Mr. Agbele in the initial charge was alleged, amongst others, between 4th April, 2014 and 13th November, 2014, to have conspired with others who are at large to commit illegal act to wit: laundering the sum of N4,685,723,000,000.00 being sum transferred from the Office of the National Security Adviser with Central Bank of Nigeria by Col. Mohammed Sambo Dasuki (Rtd), which he knew or reasonably ought to have known that the said funds formed part of the proceeds of an unlawful activity of Col. Mohammed Sambo Dasuki (Rtd) the then National Security Adviser, and thereby committed the offence said to be contrary to the provisions of the Money Laundering Act, 2011.
The EFCC also alleged that Mr. Agbele with others now at large, on or about the 17th day of June, 2015, directly took possession of the sum of N1,219,000,000.00 (One Billion, Two Hundred and Nineteen Million, Naira) being part of the N4,685,723,000,000.00 transferred from the Office of the National Security Adviser with Central Bank of Nigeria, when he knew or ought reasonably to know that the funds formed part of the proceeds of an unlawful activity of Col. Mohammed Sambo Dasuki the then National Security Adviser, and Musiliu Obanikoro (the then Minister of Defence for State) to wit: theft and corruption and thereby committed the offence said to be contrary to the provisions of the Money Laundering Act, 2011.
All the Defendants had pleaded not guilty to all the counts and the matter proceeded to trial. In the course of trial however, the Complainant vide an Amended Charge filed on 7th March, 2024, after calling a total number of eight witnesses, amended the charge to 24 counts, to which the defendants equally pleaded not guilty to all 24 counts.
The prosecution in proof of its case against the defendants through its counsel, Mr Wahab Shittu, SAN, called a total of 16 witnesses. Upon EFCC concluding its case, Mr. Agbele, instead of opening his defence, filed through his counsel, Prof. Mike Ozekhome, SAN, a no-case submission, praying the court to discharge and acquit him of those offences as the prosecution had failed to establish any of the essential elements of the offences he was charged with,such as to require him to open a defence in the matter. The prosecution through its counsel, Mr Shittu, joined issues with Prof. Ozekhome, lead counsel to Mr. Agbele, insisting that Agbele had a case to answer.

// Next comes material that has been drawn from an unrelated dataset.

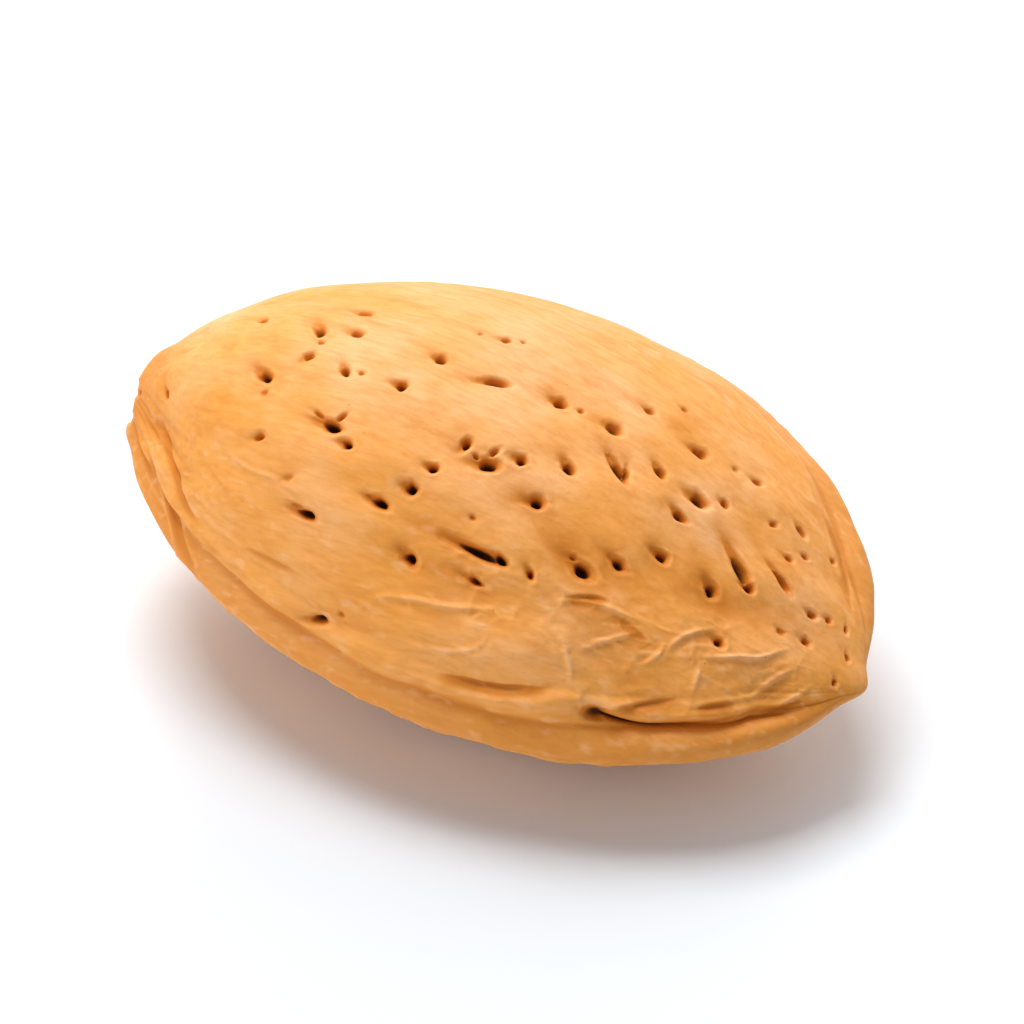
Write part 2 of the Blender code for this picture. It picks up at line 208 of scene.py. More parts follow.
UPPER_PITS = (
    (-16.4, -2.1, 0.7, 0.4, -60, 0.5),
    (-13.5, 2.5, 0.6, 0.5, 0, 0.4),
    (-11.5, -1.1, 0.9, 0.6, -30, 0.8),
    (-10.3, 2.3, 1.0, 0.6, -45, 0.8),
    (-9.9, 0.5, 0.7, 0.5, 60, 0.5),
    (-10.1, -4.0, 0.7, 0.5, 20, 0.4),
    (-9.1, 4.5, 1.0, 0.5, 0, 0.5),
    (-8.6, 2.8, 0.8, 0.6, 0, 0.6),
    (-7.8, 0.2, 0.8, 0.5, -50, 0.6),
    (-7.0, -2.7, 1.3, 0.6, 0, 1.0),
    (-5.8, -3.3, 0.6, 0.5, 0, 0.8),
    (-6.5, -6.4, 1.2, 0.5, -8, 0.9),
    (-5.0, 0.5, 0.6, 0.6, 0, 0.8),
    (-4.2, 3.0, 0.6, 0.6, 0, 0.8),
    (-4.3, -9.4, 1.1, 0.5, 5, 0.7),
    (-3.2, -5.1, 1.1, 0.5, -5, 0.9),
    (-2.3, 5.9, 0.6, 0.5, 20, 0.4),
    (-2.1, -4.0, 0.6, 0.6, 0, 0.9),
    (-1.6, -2.8, 0.6, 0.5, 0, 0.8),
    (-1.3, 3.1, 1.5, 0.5, 28, 0.7),
    (-0.9, -6.6, 0.8, 0.6, -20, 0.9),
    (-0.8, -0.9, 0.7, 0.5, 80, 0.7),
    (0.6, -1.4, 1.0, 0.7, 20, 1.0),
    (1.7, 3.8, 0.7, 0.7, 0, 0.9),
    (1.8, -0.4, 0.6, 0.6, 0, 0.8),
    (2.0, -5.2, 2.4, 0.5, 2, 1.0),
    (2.4, -6.3, 1.0, 0.4, -5, 0.6),
    (3.4, -1.9, 0.8, 0.6, 20, 0.9),
    (3.8, 0.5, 0.8, 0.6, -40, 0.9),
    (4.4, 4.0, 0.8, 0.7, 0, 0.6),
    (4.6, -5.0, 0.6, 0.4, -40, 0.6),
    (5.1, 6.3, 0.6, 0.5, -20, 0.5),
    (5.8, 1.8, 1.5, 0.5, -37, 1.0),
    (6.6, -3.6, 1.2, 0.7, -10, 1.0),
    (7.3, 3.1, 0.8, 0.5, -35, 0.8),
    (7.9, -2.4, 0.8, 0.5, -10, 0.8),
    (8.1, 5.6, 0.8, 0.6, 0, 0.7),
    (9.1, 1.5, 0.8, 0.5, -20, 0.8),
    (9.4, 2.9, 1.0, 0.8, 0, 0.9),
    (9.4, -0.9, 0.8, 0.6, 0, 0.9),
    (10.4, 3.7, 0.5, 0.5, 0, 0.5),
    (10.9, 6.0, 0.6, 0.5, 0, 0.4),
    (12.0, -0.8, 0.8, 0.6, -30, 0.9),
    (12.6, 0.9, 2.1, 0.6, -35, 0.9),
    (13.3, -2.9, 0.6, 0.5, 0, 0.6),
    (13.7, 5.0, 0.8, 0.4, -30, 0.5),
    (14.0, 3.2, 0.5, 0.4, 0, 0.4),
    (14.3, 1.8, 1.6, 0.4, -25, 0.6),
    (16.1, 1.3, 0.6, 0.4, 0, 0.4),
    (16.5, -0.1, 0.5, 0.5, 0, 0.4),
)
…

In his well-considered ruling delivered on the 21st day of June, 2024, Hon Justice Dimgba, ruled that the prosecutor had failed to prove the essential elements of the offences with which Mr. Abiodun Agbele was charged. The Court found that the case, as put forward by the prosecution, was simply a case of cash-in-transit between bank officials. He found that notwithstanding that Agbele, the 1st defendant, was physically present when the cash was being moved in Akure, Ondo, State, there was no scintila of evidence to show that he knew that the cash was tainted with alleged illegality. The court also found that none of the witnesses called by the prosecution knew the source of the fund. Indeed, Senator Musiliu Obanikoro whose name appeared on the charge and who testified for the prosecution,testified in favour of the Defence when he stated emphatically that only the then National Security Adviser ( NSA ),Col. Sambo Dassuki and Mr Ayodele Fayose ( the Ekiti State Governor), could speak about the source of the cash. The court found that Mr. Adiodun Agbele and the three other defendants were not privy to the source of the funds. It therefore held that before the court can ask Agbede to enter his defence in the matter, the prosecutor must prove that the source of the fund was tainted with illegality and that the defendant knew or ought to know about that.
In this wise, the court held that the prosecutor ought to have subpoenaed two vital witnesses in the persons of Ayodele Fayose and Sambo Dasuki, to testify as to the source of the fund as stated by Senator Musiliu Obanikoro. The prosecution’s failure to do this was fatal to its case. The court clarified that merely being in possession of cash alone, no matter how huge, without more, cannot sustain those charges. There must be evidence that the cash formed part of the proceeds of unlawful activity and that Ayodele Fayose and the 1st Defendant knew and benefitted from such proceeds.
The court therefore discharged Abiodun Agbele of the 23 counts he was charged with. It however called on the second Defendant company, Silver McNamara,to enter its defence on the remaining count as it did not file a no cases submission.